We are asked to check if a string has any duplicate characters, i.e., whether any character appears more than once. Below are a few ways to solve this problem.

  1. I personally think using a hash table may be the most suitable (though may not be the most efficient) way. We can just go through each character in the string and put them into the hash table. However, before putting them into the hash table, check whether it already exists in the hash table. If so, return false. Time complexity is O(n).
  2. If we can assume that the string only contains ASCII/extended-ASCII characters. Then we could simply create an array of size 128/256. Each element in the array is a boolean flag. Similarly, we go through the string and change the element to be true. If the element is already true, return false. Notice this means the string cannot be longer than 128/256. Otherwise, there must exist duplicates (according to Pigeonhole principle). This implies the size n can be seen as a constant in this case. Thus, time and space complexity are both O(1).
  3. If all characters are UniCode, the above method is still theoretically feasible but will consume much space.
  4. Alternatively, we could sort all characters in the string and check whether any neighbors are the same. Time complexity is O(n * log n).

1.2 Check Permutation

This question is actually quite similar to 1.1, in which the way to solve. Below are a few methods.

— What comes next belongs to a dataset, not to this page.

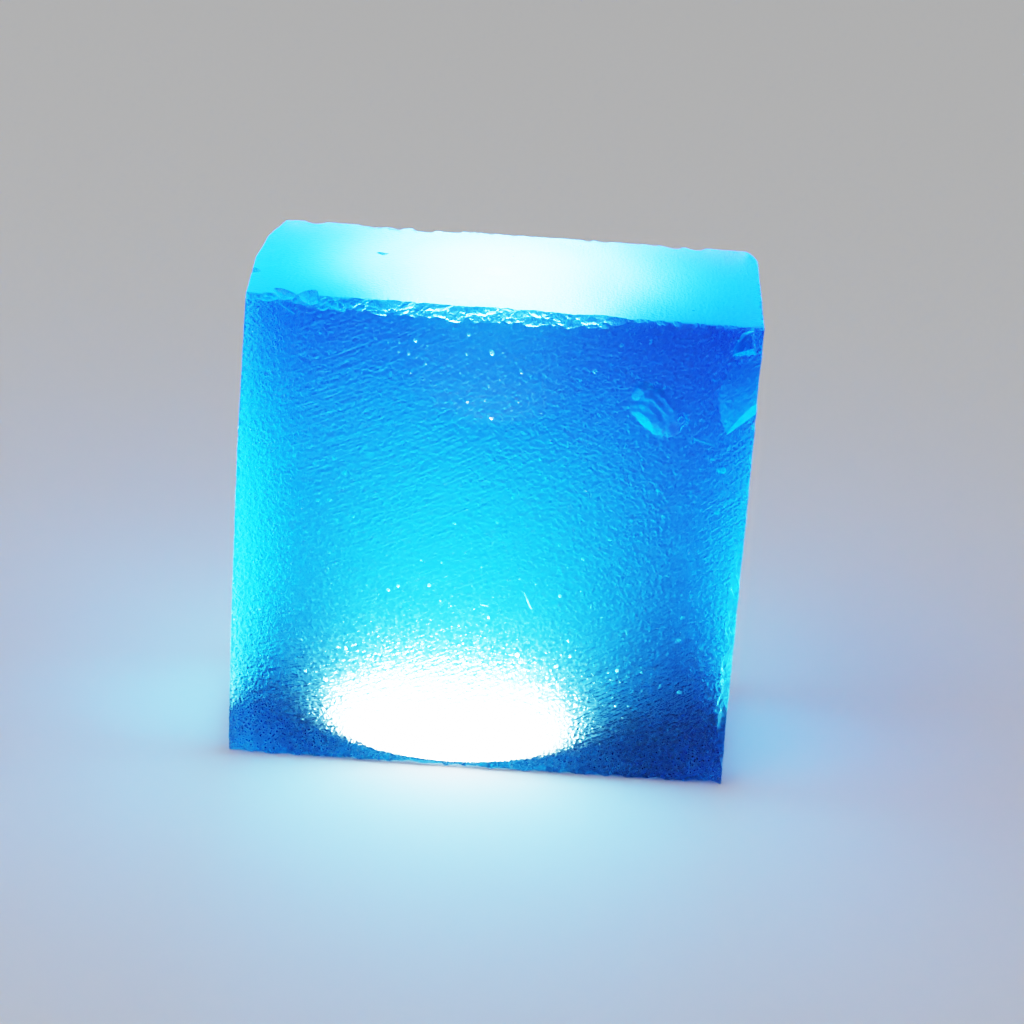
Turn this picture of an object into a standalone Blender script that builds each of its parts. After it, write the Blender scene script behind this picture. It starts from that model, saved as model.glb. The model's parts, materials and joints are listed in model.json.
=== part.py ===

  1. Sort two arrays (need to convert them to two arrays of characters first) and check whether they are the same. Time complexity is O(n * log n).
  2. For string A, build a hash map to store the number of times each character occurs. That means, the key of the hash map is the character, the value is an integer. For string B, iterate through each character, check the value in the hash map, if it does not exist or equal to 0, return false; otherwise, decrease that integer by 1 and continue. After finishing the iteration, return true. Time complexity is O(n).
  3. Similarly, you can use an array rather than hash map to store the number of times each character occurs.

1.3 URLify

We iterate through the character array, but from the end. Use two pointers, one to record down the position where the next item should be put, the other to note where we have traversed until. If a space, we put 3 new items (%20) in the slower pointer; otherwise, just put the char at the faster pointer to the slower pointer.

Time complexity O(n), space complexity O(1).

1.4 Palindrome Permutation

  1. Iterate through the character array. Use a hash map (or an array) to record down the number of times each character has occured. If all letters occurred even number of times (or one and only one of them occurred odd number of times), then return true. Time complexity O(n), space complexity O(n).
  2. Can use a bit map to save space.

1.5 One Away

  1. Iterate through the character array. We can definitely do this in O(n) time and O(1) space. It is just a matter how we can code it out clearly and bug-free.
  2. According to the length of the two strings, we can certainly just to split it into 3 cases and handle in 3 different functions. For each case, we can just use a flag and code it out simply.
  3. Think about the case when two things are of very different length.

1.6 String Compression

  1. Nothing fancy about this question. Just iterate through the string. O(n) and O(k) space.
  2. Remeber to use StringBuilder if you are using Java.
  3. You can probably pre-iterate the string to determine the length of the result first.

1.7 Rotate Matrix

Implement the rotation layer by layer. For each layer, rotate index by index. In such a way, we can implement the algorithm in place. In O(n^2) time and O(1) space.

1.8 Zero Matrix

  1. Create a new matrix for output. O(n^2) time and O(n^2) space.
  2. Use two O(n) array to record whether we should clear a certain row/column. O(n^2) time and O(n) space.
  3. Assume there is no negative item in the matrix. Whenever we see a 0, we clear its row & column by setting all non-zero elements to -1. Then, in the 2nd iteration, we set all -1 to 0. O(n^2) time and O(1) space.
  4. If we cannot assume no negative item: use 1st row and 1st column to replace the two O(n) arrays we originally need. To do this, we first check whether the 1st row and 1st column themselves contain any zero items. We save this information in 2 flags and set the 1st row and 1st column to be all 0s if so later. Then, whenever we find a zero item, we just set A[m][0] and A[0][n] to be 0. In the 2nd iteration, whenver A[m][0] is 0, we set the whole row to be 0; the same vertically.

1.9 String Rotation

This is a logic problem rather than coding problem. In fact, A = xy and B = yx. Then AA = xyxy. We just need to check whether B is a substring of AA.